--- Problem to work on ---
Find each line containing the string "bodies" and return it.

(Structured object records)
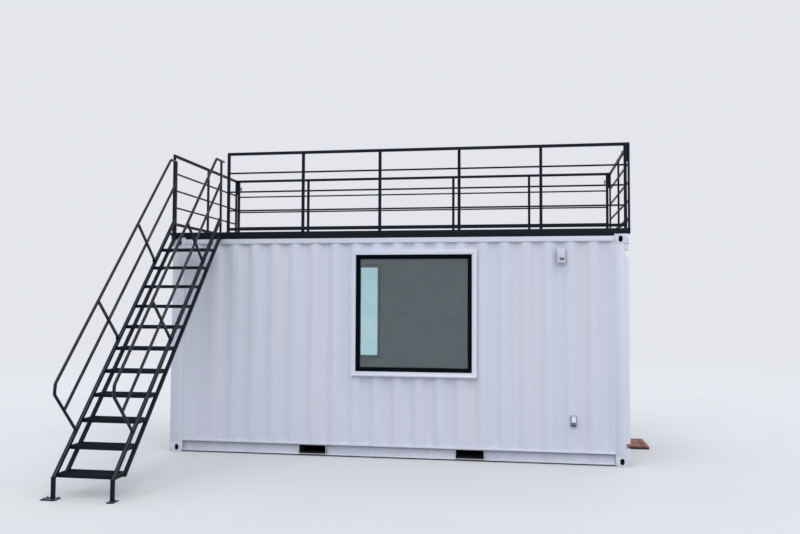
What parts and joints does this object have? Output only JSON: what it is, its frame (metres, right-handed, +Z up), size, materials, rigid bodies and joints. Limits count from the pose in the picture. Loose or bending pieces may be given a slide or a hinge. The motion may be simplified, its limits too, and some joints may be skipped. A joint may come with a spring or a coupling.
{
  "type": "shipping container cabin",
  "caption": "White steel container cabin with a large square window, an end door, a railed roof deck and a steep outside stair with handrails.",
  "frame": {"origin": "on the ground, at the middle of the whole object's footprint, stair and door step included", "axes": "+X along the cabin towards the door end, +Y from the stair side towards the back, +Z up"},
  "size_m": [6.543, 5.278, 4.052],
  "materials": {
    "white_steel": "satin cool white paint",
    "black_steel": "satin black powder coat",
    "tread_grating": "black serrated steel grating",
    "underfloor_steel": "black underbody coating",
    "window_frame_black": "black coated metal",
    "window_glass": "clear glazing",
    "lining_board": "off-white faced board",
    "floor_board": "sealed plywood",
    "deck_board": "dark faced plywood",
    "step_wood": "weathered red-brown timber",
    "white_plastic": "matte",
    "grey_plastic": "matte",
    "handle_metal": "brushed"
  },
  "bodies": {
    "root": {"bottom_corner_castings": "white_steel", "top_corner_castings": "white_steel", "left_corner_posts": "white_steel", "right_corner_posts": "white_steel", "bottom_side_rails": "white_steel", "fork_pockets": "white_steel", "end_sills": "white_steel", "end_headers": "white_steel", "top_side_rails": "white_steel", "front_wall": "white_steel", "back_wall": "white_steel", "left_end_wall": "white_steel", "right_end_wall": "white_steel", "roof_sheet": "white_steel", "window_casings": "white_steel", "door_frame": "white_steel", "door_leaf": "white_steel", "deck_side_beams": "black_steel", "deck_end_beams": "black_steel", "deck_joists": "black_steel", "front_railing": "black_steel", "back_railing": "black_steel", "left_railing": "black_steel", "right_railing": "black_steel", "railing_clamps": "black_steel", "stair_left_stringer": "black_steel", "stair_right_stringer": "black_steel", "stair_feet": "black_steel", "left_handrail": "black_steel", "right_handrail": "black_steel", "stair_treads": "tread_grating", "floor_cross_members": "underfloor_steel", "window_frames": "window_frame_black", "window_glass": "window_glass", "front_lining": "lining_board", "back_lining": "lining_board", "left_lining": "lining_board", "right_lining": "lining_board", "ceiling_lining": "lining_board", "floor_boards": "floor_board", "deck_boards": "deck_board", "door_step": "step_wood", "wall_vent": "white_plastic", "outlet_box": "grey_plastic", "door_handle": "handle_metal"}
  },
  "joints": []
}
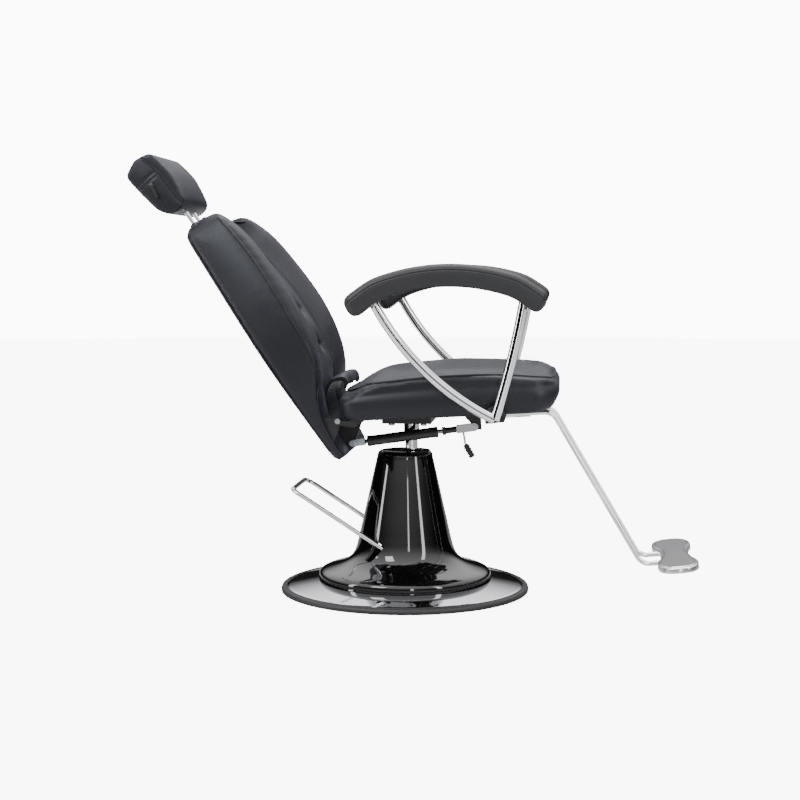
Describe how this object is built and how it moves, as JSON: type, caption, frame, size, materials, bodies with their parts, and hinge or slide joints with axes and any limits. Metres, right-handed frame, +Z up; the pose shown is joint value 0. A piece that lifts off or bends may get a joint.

--- Solution ---
What parts and joints does this object have? Output only JSON: what it is, its frame (metres, right-handed, +Z up), size, materials, rigid bodies and joints. Limits count from the pose in the picture. Loose or bending pieces may be given a slide or a hinge. The motion may be simplified, its limits too, and some joints may be skipped. A joint may come with a spring or a coupling.
  "bodies": {
Describe how this object is built and how it moves, as JSON: type, caption, frame, size, materials, bodies with their parts, and hinge or slide joints with axes and any limits. Metres, right-handed frame, +Z up; the pose shown is joint value 0. A piece that lifts off or bends may get a joint.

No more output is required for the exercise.